Hey everyone. Pretty excited to join your club... Well I have been talking to a breeder and I was looking into getting a lab mix to keep it on the small side, but now I think I am just going to go with a runt. She has one that was born at 3 inches and she has nursed it up. It is eating real food, using the doggy door, so it is making great progress. She is having it checked by the vet in 2 weeks and said she wouldnt even think about letting it go for another 4. It is 6 weeks old right now. Is there any reason why you think I shouldn't do this. Also, do they usually let the runts go for cheaper. She wants 500 and it is a female. She said she doesn't think it will get much over 50 lbs.
Welcome to the forum! I don't know too much about breeding and any long term issues with the "runt" of the litter. There are many knowledgable people on this forum who will give you very good advice.
Well a runt is generally an unhealthy puppy, whereas what you are looking at is just the smallest in the litter.
Well, I know the smallest puppy in Ruby's litter ended up being bigger then my Ruby and she's 80lbs.
If you are looking for a smallish labrador, look for a breeder who breeds on the small side. I know a number of stud dogs who produce small.
Beware any breeder that charges a different ammount of money for the pups in one litter or gives a discount because its the last puppy.
Be more concerned with the fact the parents have had their hips/eyes/elbows cleared by qualified persons and that puppies are raised in a clean, healthy stimulating way. If you are looking at size alone, a lab is not for you.
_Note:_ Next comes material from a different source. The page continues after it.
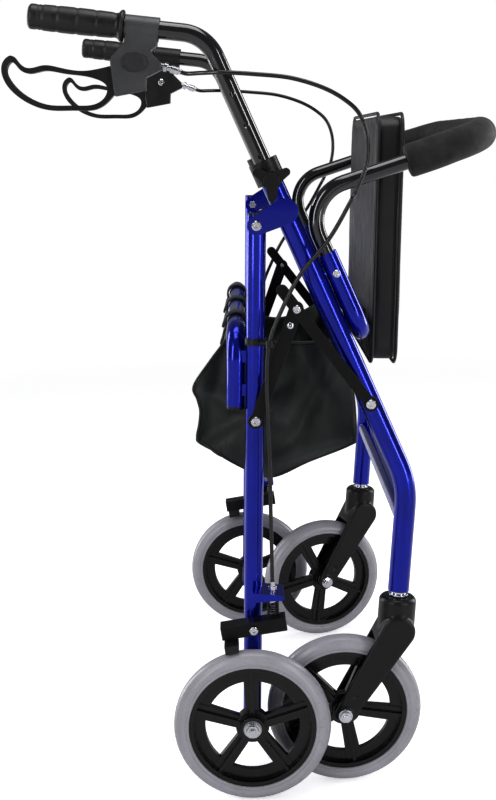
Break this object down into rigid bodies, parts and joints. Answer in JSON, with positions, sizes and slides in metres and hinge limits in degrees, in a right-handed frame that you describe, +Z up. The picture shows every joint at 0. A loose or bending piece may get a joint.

Labs are large breed dogs.
I think that's all good advice.
FWIW, Angus was one of the smallest of his litter. He still turned out to be a large dog, at around 65 pounds.
Connie and "The Boys":
Angus, Yellow Lab, CGC, RE, CD
Simon, d.b.a. Flat Coated Retriever, CGC, RE, CD
Gone ahead, but forever in my heart:
Crash, Pit Bull x Rottweiler x Golden Retriever
Willow was the “runt “of the litter. She actually did have a small health problem because she was small she had a worm issue which the breeder took care of and told me this up front with documentation from the Vet.
How ever she made up for it she is now 70 lbs and you would never know she was the “runt” don’t let that cute sad small puppy in the corner look fool you!
As far as calm Willow is about a calm as a gorilla in a banana factory, she doesn’t sleep…EVER she just recharges !!! But I wouldn’t giver her up for the world.
Good luck !!
Sam was the smallest of his litter, and the pup that was picked on. No one wanted him, he was the only one left.
And I'm always a sucker for those ones.
He's turned out to be the most amazing, social boy. He weights about 89lbs, and is pretty average in height.
Wouldn't change him for the world.
Kim & Crew
Beautiful BC, Canada
JL Member since July 1, 2002
Fear Nothing. Live for Everything.
Theo was half the size of the other puppies in the litter when we brought him home at 10 weeks. He caught up really fast, and now he's 72 lbs. of solid muscle. I love the little ones.
Well it also comes from a very small mother. barbshouseoflabs.com is the site. She is getting it checked out by the vet in 2 weeks. But maybe it would just be smarter to get one of the normal sized pups. Idk, i guess you guys didn't really answer my question. is there any danger in getting the smaller pup. Is there a good chance of health problems?
Most reputable breeders charge the same amount for all puppies. Even show puppies and "pet" puppies are usually the same price, so the idea of "letting it go for cheaper" is disturbing to me, to say the least.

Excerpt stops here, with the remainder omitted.